Say Something starts to see some movement in the crowd, who, whilst listening attentively and applauding wildly, are still reluctant to get up en masse and dance. The two girls singing with Tim add so much to this song and the strings are perfectly suited to the pace and the melody of the song.
Medieval is introduced as “more crap from the 80s”, but is anything but. With Larry on banjo, the song is completely reinvigorated and revitalized, the “we are sound” refrain almost a motif for this whole tour. Whilst some of the moves are a bit dodgy, watching the choir dance to this and other songs shows just how deep the connection has been made between the three groups on stage.
Tim orders the crowd to “just dance” as the string section blast, or whatever the string section equivalent is, out the opening bars to Tomorrow. In an alternate reality version of this tour, you’d have this as one of a string of hits and it wouldn’t stand out, but the clever thing about the set and the pacing of it is that this is the release valve, the reward for the crowd having respectfully listened and taken in what has gone before. It’s wild and the whole of Manchester stands up and dances.

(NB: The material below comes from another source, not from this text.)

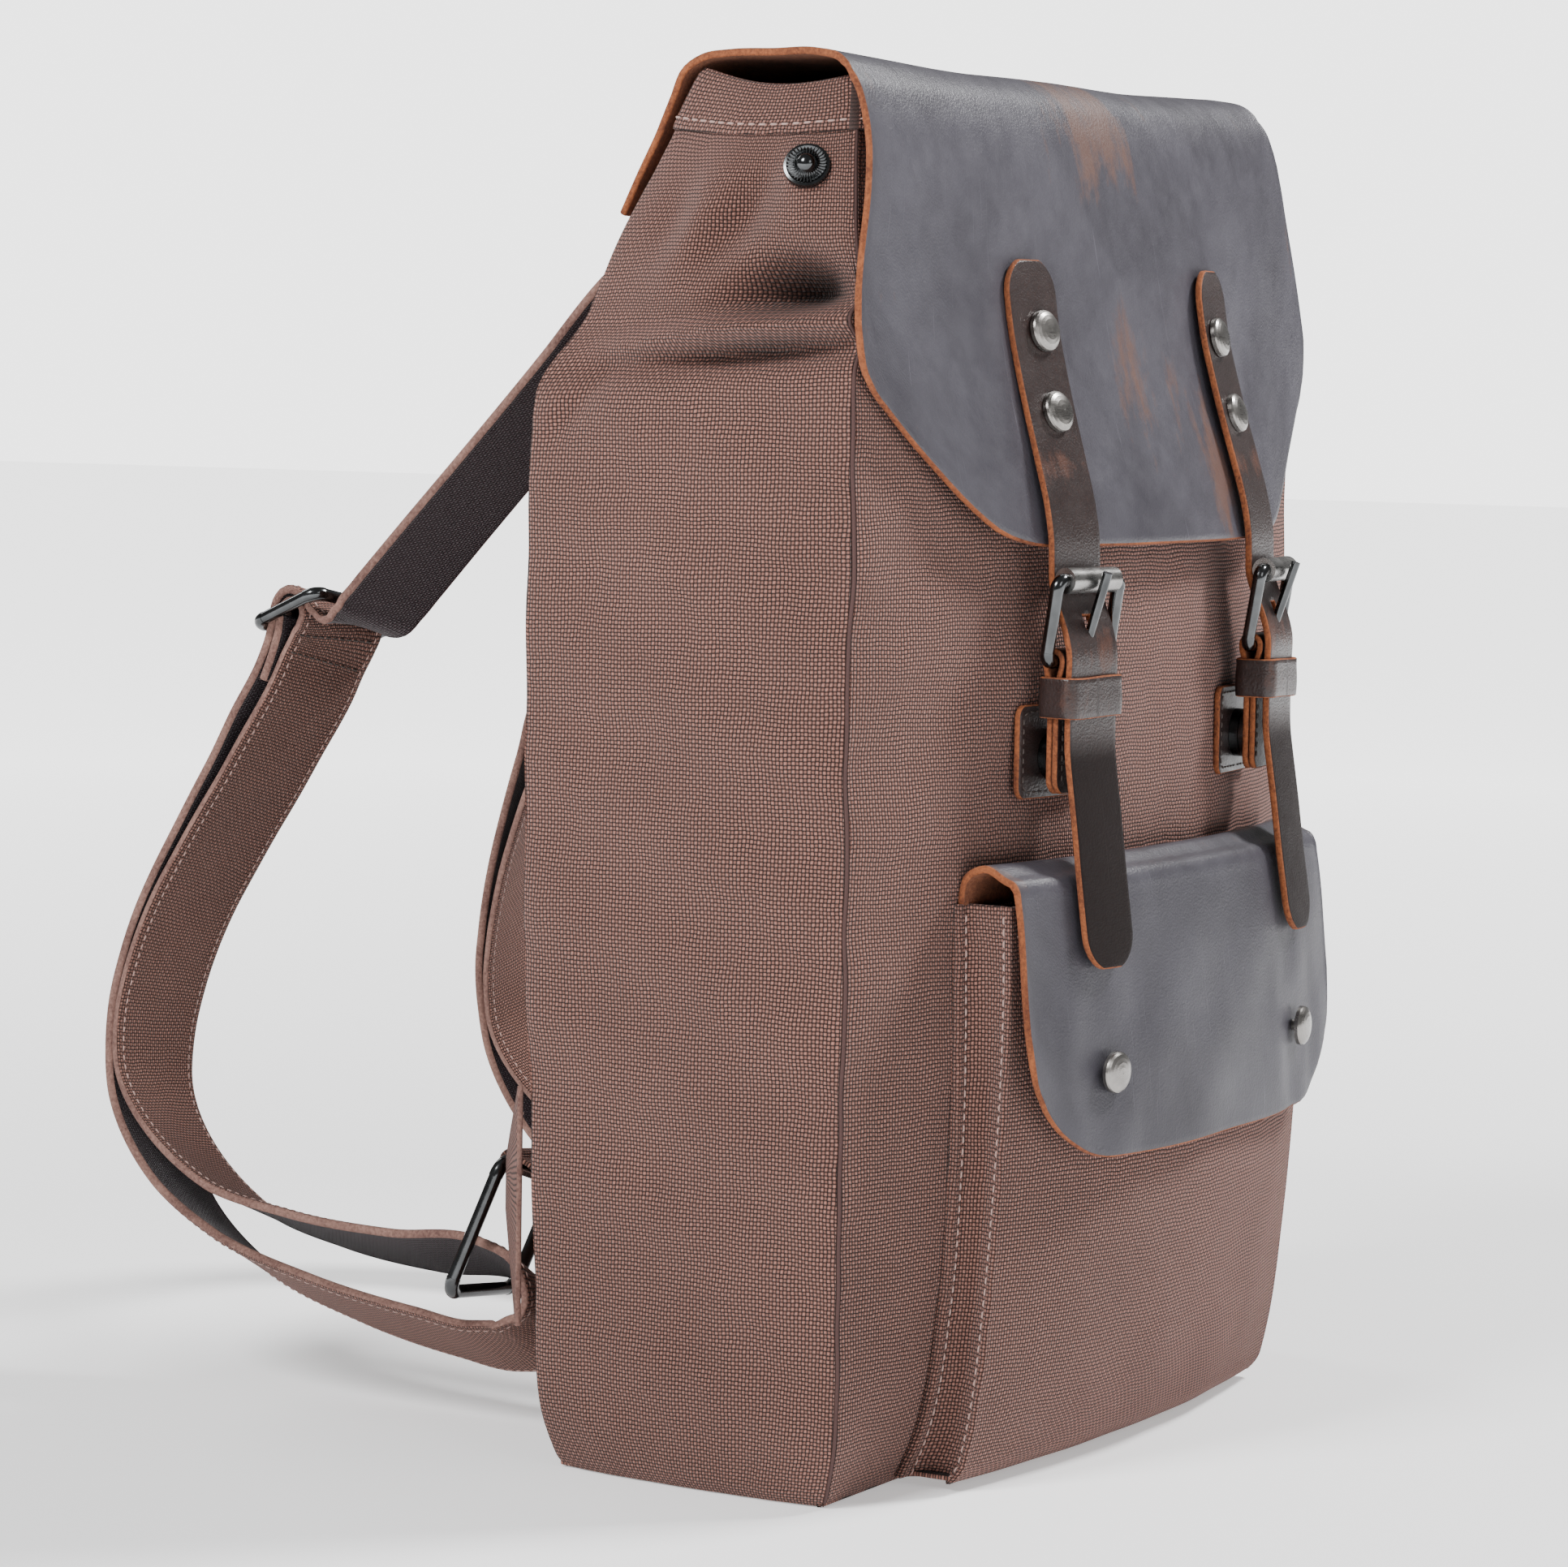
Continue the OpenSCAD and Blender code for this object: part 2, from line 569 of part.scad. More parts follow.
// A strip of webbing along a route; tilts lists the tilt of its width at both ends
module webbing(route, t, from_tilt, to_tilt) {
    n = len(route) - 1;
    function along(i) = unit(route[min(i + 1, n)] - route[max(i - 1, 0)]);
    function across(i) = let (w = tilt(from_tilt + (to_tilt - from_tilt) * i / n), d = along(i))
        unit(w - d * (w * d));
    function rise(i) = cross(along(i), across(i));
    function corner(i, s, u) = route[i] + across(i) * s * web_w / 2 + rise(i) * u * t / 2;
    loft([for (i = [0:n]) [corner(i, -1, -1), corner(i, 1, -1), corner(i, 1, 1), corner(i, -1, 1)]]);
}
slider_tilt = 12;
module web_root(right) {
    color(canvas) mirrored(right) webbing(WEB_ROOT, web_t, 0, 0);
}
module shoulder_web(right) {
    color(canvas) mirrored(right) {
        webbing(WEB_UP, web_t, 0, slider_tilt);
        webbing(WEB_BEND, web_t, slider_tilt, slider_tilt);
        webbing(WEB_ARC, 2 * web_t, slider_tilt, 18);
        webbing(WEB_LOW, web_t, 18, 18);
        webbing(WEB_EYE, web_t, 18, 18);
    }
}
// The webbing comes up through the slider behind its end bar and goes back down over the middle bar
slider_at = [-81, 187, 259];
slider_l = 28;
slider_bar = -2;
module web_slider(right) {
    color(steel) mirrored(right) translate(slider_at) rotate([66, slider_tilt, -8.8]) {
        wire_ring(web_w + 8, slider_l, 2.1, 4);
        translate([0, 0, slider_bar]) rotate([0, 90, 0]) cylinder(r = 2, h = web_w + 8, center = true);
    }
}
ring_at = [-107, 95, 66];
ring_h = 46;
ring_turn = [20, 8, 8];
module web_ring(right) {
    color(steel) mirrored(right) translate(ring_at) rotate(ring_turn)
        wire_ring(web_w + 9.6, ring_h, 2.2, 5);
}
// Narrow webbing folded round the ring's upper bar
module ring_loop(right) {
    color(canvas) mirrored(right) translate(ring_at) rotate(ring_turn)
        translate([-8, 0, ring_h / 2]) rotate([0, 90, 0]) difference() {
            union() {
                cylinder(r = 4.4, h = 18, center = true);
                translate([-1.6, -16, -9]) cube([3.2, 14, 18]);
            }
            cylinder(r = 2.5, h = 30, center = true);
        }
}
// Canvas triangle sewn into the seam of the back, which holds the ring's loop
module ring_tab(right) {
    seam_x = -hw + 1.5;
    seam_y = shape(80, 3) + 3;
    tip = [-122.5, 67, 84];
    t = 3;
    color(canvas) mirrored(right) loft([
        [[seam_x, seam_y, 44], [tip[0], tip[1], 76], [tip[0], tip[1] + t, 76], [seam_x, seam_y + t, 44]],
        [[seam_x, seam_y, 120], [tip[0], tip[1], 93], [tip[0], tip[1] + t, 93], [seam_x, seam_y + t, 120]]
    ]);
}
handle_y = shape(386, 3) + back_crown + 1.2;
handle_z = 386;
handle_lean = 23;
module grab_handle() {
    color(canvas) translate([0, handle_y, handle_z]) rotate([handle_lean, 0, 0]) difference() {
        translate([-33, 0, -30]) cube([66, 3, 30]);
        translate([-24, -1, -23]) cube([48, 5, 17]);
    }
}

base_panel();
base_board();
front_panel();
back_panel();
side_panel(false);  // side_panel_left
side_panel(true);  // side_panel_right
lining();
laptop_sleeve();
mouth_hem();
side_snap(false);  // side_snap_left
side_snap(true);  // side_snap_right
flap_back_edge();
flap_top();
flap_front();
flap_strap(false);  // flap_strap_left
flap_strap(true);  // flap_strap_right
strap_rivets(false);  // strap_rivets_left
strap_rivets(true);  // strap_rivets_right
chape(false);  // chape_left
chape(true);  // chape_right
magnet_stud(false);  // magnet_stud_left
magnet_stud(true);  // magnet_stud_right
closure_patch(false);  // closure_patch_left
closure_patch(true);  // closure_patch_right
magnet_socket(false);  // magnet_socket_left
magnet_socket(true);  // magnet_socket_right
buckle_frame(false);  // buckle_frame_left
buckle_frame(true);  // buckle_frame_right
buckle_roller(false);  // buckle_roller_left
buckle_roller(true);  // buckle_roller_right
buckle_prong(false);  // buckle_prong_left
buckle_prong(true);  // buckle_prong_right
keeper(false);  // keeper_left
keeper(true);  // keeper_right
strap_tail(false);  // strap_tail_left
strap_tail(true);  // strap_tail_right
front_pocket();
pocket_floor();
pocket_gusset(false);  // pocket_gusset_left
pocket_gusset(true);  // pocket_gusset_right
pocket_flap_root();
pocket_flap();
pocket_cap(false);  // pocket_cap_left
pocket_cap(true);  // pocket_cap_right
pocket_stud(false);  // pocket_stud_left
pocket_stud(true);  // pocket_stud_right
web_root(false);  // web_root_left
web_root(true);  // web_root_right
shoulder_web(false);  // shoulder_web_left
shoulder_web(true);  // shoulder_web_right
web_slider(false);  // web_slider_left
web_slider(true);  // web_slider_right
web_ring(false);  // web_ring_left
web_ring(true);  // web_ring_right
ring_loop(false);  // ring_loop_left
ring_loop(true);  // ring_loop_right
ring_tab(false);  // ring_tab_left
ring_tab(true);  // ring_tab_right
grab_handle();
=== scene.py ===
"""Looks of the backpack: canvas body and pocket, waxed leather flaps and straps, webbing and hardware.

Lengths in this script are millimetres and angles degrees. MM turns them into Blender's metres.
"""
import math

import bpy
import numpy as np
from mathutils import Euler, Matrix, Vector


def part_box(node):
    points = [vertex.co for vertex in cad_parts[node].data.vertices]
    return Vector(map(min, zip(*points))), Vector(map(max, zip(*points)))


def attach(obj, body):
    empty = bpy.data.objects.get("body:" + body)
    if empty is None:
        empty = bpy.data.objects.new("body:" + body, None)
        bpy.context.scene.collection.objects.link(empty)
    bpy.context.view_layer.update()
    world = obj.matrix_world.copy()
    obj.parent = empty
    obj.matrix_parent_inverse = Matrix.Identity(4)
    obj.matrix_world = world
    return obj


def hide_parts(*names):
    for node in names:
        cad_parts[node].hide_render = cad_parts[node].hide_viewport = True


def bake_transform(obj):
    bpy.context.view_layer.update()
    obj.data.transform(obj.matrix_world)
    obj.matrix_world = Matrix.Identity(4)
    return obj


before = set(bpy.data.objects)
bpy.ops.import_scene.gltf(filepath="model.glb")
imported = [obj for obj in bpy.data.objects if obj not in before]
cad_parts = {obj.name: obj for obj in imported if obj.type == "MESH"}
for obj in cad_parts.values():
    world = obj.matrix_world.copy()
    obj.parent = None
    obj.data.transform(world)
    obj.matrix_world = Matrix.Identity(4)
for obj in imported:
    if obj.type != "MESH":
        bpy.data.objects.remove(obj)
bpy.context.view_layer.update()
MM = 0.001
MIRROR = np.array([-1, 1, 1])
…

They stay on their feet for Getting Away With It (All Messed Up) which has Tim dancing with the choir and Larry on the other, before Larry goes on a tour round the back of Dave and the orchestra, playing to the crowd in the choir before coming back full circle. Manchester then gives everyone the loudest ovation of the tour so far, and well deserved it is too. The main set has raised the bar every so slightly tonight, the little tweaks and turns being added to the set, making it different each night.
The mood is brought back down for Top Of The World, which again sees Tim out in the circle seats, perched precariously on a balcony, a brave move given his earlier revelations. There’s silence from the crowd as they hang on his every word, before being sucked in by Saul’s stunning violin.

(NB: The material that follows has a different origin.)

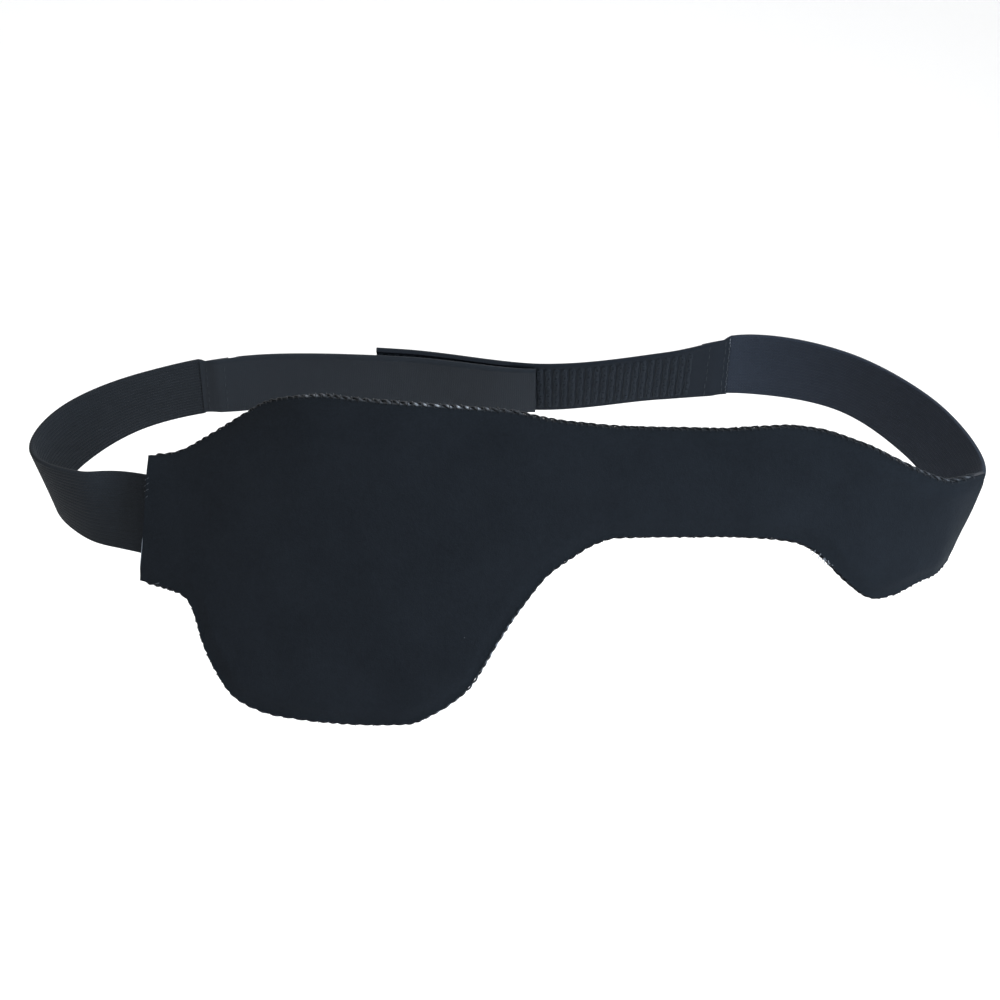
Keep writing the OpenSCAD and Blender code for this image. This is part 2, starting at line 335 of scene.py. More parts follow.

The sound of trumpet fills the air from off-stage and Andy appears at the top of the gallery, whilst Tim makes his way to the back of the choir to start Hymn From A Village amongst the crowd at the back. He makes his way down back to stage from there, avoiding getting lost in the myriad of corridors in the venue as he did last night. Hymn retains the raw power of its original despite being augmented by strings and brass and a choir.

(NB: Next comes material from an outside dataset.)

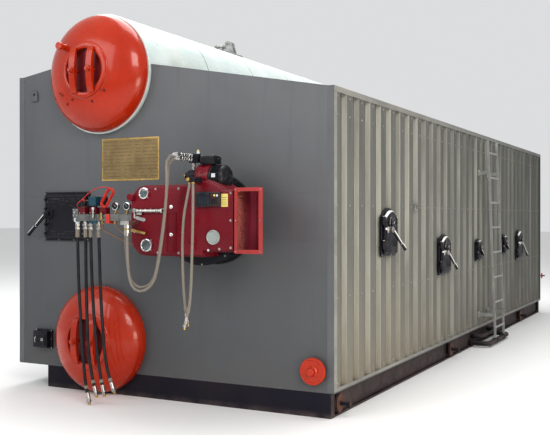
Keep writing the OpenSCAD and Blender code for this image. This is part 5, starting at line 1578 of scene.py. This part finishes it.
def add_roof_seams():
    s = Shape().use(GREY)
    right = [(-98, 2803.9), (1526, 2510.1), (1526, 2524), (-98, 2818)]
    left = [(-1526, 2790.1), (-1124, 2856.5), (-1124, 2870), (-1526, 2804)]
    for k in range(SEAM_COUNT):
        y = SEAM_FIRST - HALF_L + SEAM_PITCH * k
        for outline in (right, left):
            s.prism(outline, y, y + SEAM_W, FLAT)
    piece(s, "roof_seams", bevel=1.5)


def add_corner_plates():
    s = Shape().use(TRIM)
    for mirror_x, eave in ((1, EAVE_RIGHT), (-1, EAVE_LEFT)):
        for mirror_y in (1, -1):
            at = Matrix.Diagonal((mirror_x, mirror_y, 1, 1))
            for z0, z1 in ((200, 228), (eave - 44, eave + 2)):
                s.box((HALF_W - 55, HALF_L, z0), (HALF_W + 2, HALF_L + 2, z1), at)
                s.box((HALF_W, HALF_L - 55, z0), (HALF_W + 2.6, HALF_L, z1), at)
    piece(s, "corner_plates")


# What the screws of the furnace side keep clear of: place, half width and half height
CLEAR = [(*spot, size[0] / 2 + 40, size[1] / 2 + 20) for spots, size in ((DOORS, DOOR), (PORTS, PORT))
         for spot in spots.values()]


def add_screws():
    """Screws on the rib crests of both long sides."""
    s = Shape().use(ZINC)
    screw = [(0, 0), (9, 0), (9, 1.6), (5.5, 2), (5.5, 5.5), (0, 6)]
    for along, z in grid([RIB_PITCH * i + RIB_FIRST for i in range(RIB_COUNT)], SCREW_ROWS):
        if not any(abs(along - a) < w and abs(z - b) < h for a, b, w, h in CLEAR):
            s.lathe(screw, within(side(along, z)), 8)
        left = Matrix(((0, 0, -1, 4 - HALF_W), (1, 0, 0, along - HALF_L), (0, 1, 0, z), (0, 0, 0, 1)))
        s.lathe(screw, left, 8)
    piece(s, "cladding_screws")


def add_plate_bolts():
    """Ring of bolts on the plate that carries the burner."""
    s = Shape(BURNER).use(BLACK)
    for k in range(PLATE_BOLTS):
        a = math.radians(360 / PLATE_BOLTS * k + 11)
        s.bolt(PLATE_BOLT_CIRCLE * math.cos(a), PLATE_BOLT_CIRCLE * math.sin(a), 23.8, 8)
    piece(s, "burner_plate_bolts")


def add_trunnion_rings():
    """Rusty face, welds and cap of the six lifting trunnions on the skid."""
    s = Shape()
    for along in TRUNNIONS:
        for x, way in ((1540, RIGHT), (-1229, LEFT)):
            at = shift(x, along - HALF_L, TRUNNION_Z) @ way
            s.use(RUST).rod(70.5, 12, 15.5, at, 56, 1)
            s.use(SKID).torus(72, 4, 1.5, at, 56, 8)
            s.torus(18, 3.5, 15, at, 32, 8)
            s.lathe([(0, 92), (20, 92), (22, 94), (22, 99), (18, 101), (0, 101)], at, 32)
    piece(s, "trunnion_welds", bevel=1)


def add_floor():
    bpy.ops.mesh.primitive_plane_add(size=1, location=(0, 0, -FLOOR_DROP))
    floor = bpy.context.object
    floor.name = "studio_floor"
    floor.scale = (FLOOR_SIZE, FLOOR_SIZE, 1)
    floor.data.materials.append(FLOOR)


# The bolts' turns are drawn in this order
for build in (add_camera, add_studio, add_hoses, dress_nodes, add_front_heads, add_rear_heads_and_manways,
              add_burner_body, add_fan, add_intake, add_guard, add_motor, add_pump, add_panel, add_sights,
              add_manifold, add_valves, add_gauges, add_cable, add_frames, add_doors, add_ports, add_access,
              add_header_cap, add_cleanout, add_maker_plate, add_side_bracket, add_wall_lug, add_ladder,
              add_corner_valve, add_drains, add_drum_top, add_jacket_bands, add_roof_seams, add_corner_plates,
              add_screws, add_plate_bolts, add_trunnion_rings, add_floor):
    build()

And so onto Sometimes. This tour has proved that the UK audiences have taken this song and adopted it as the real James anthem. The chorus of “sometimes when I look in your eyes, I can see your soul” says everything you need to know about this band. You’d never class James as soul music in the traditional dictionary sense, but that’s where this comes from. There’s head and heart in the lyrics, but you just have to look at 5,000 people singing this back over and over again to know you’re witnessing something truly special. It doesn’t need the easy and understandable tagging of Laid on to it – in fact that detracts from it as it brings the reaction of the crowd to a halt. When the music kicks in at the end, the string and brass sections stand up and throw themselves into it and it feels like a collision of two worlds into one and creating a better place for everyone. Wonderful wonderful stuff.
No more superlatives. This was the best gig of the tour so far. The sound was spot on again, the crowd respectful when they should have been and wild when they should have been. You just need to look at the faces of the band, the orchestra and the choir at the end to know that it’s as special down there on stage as it is up in the crowd.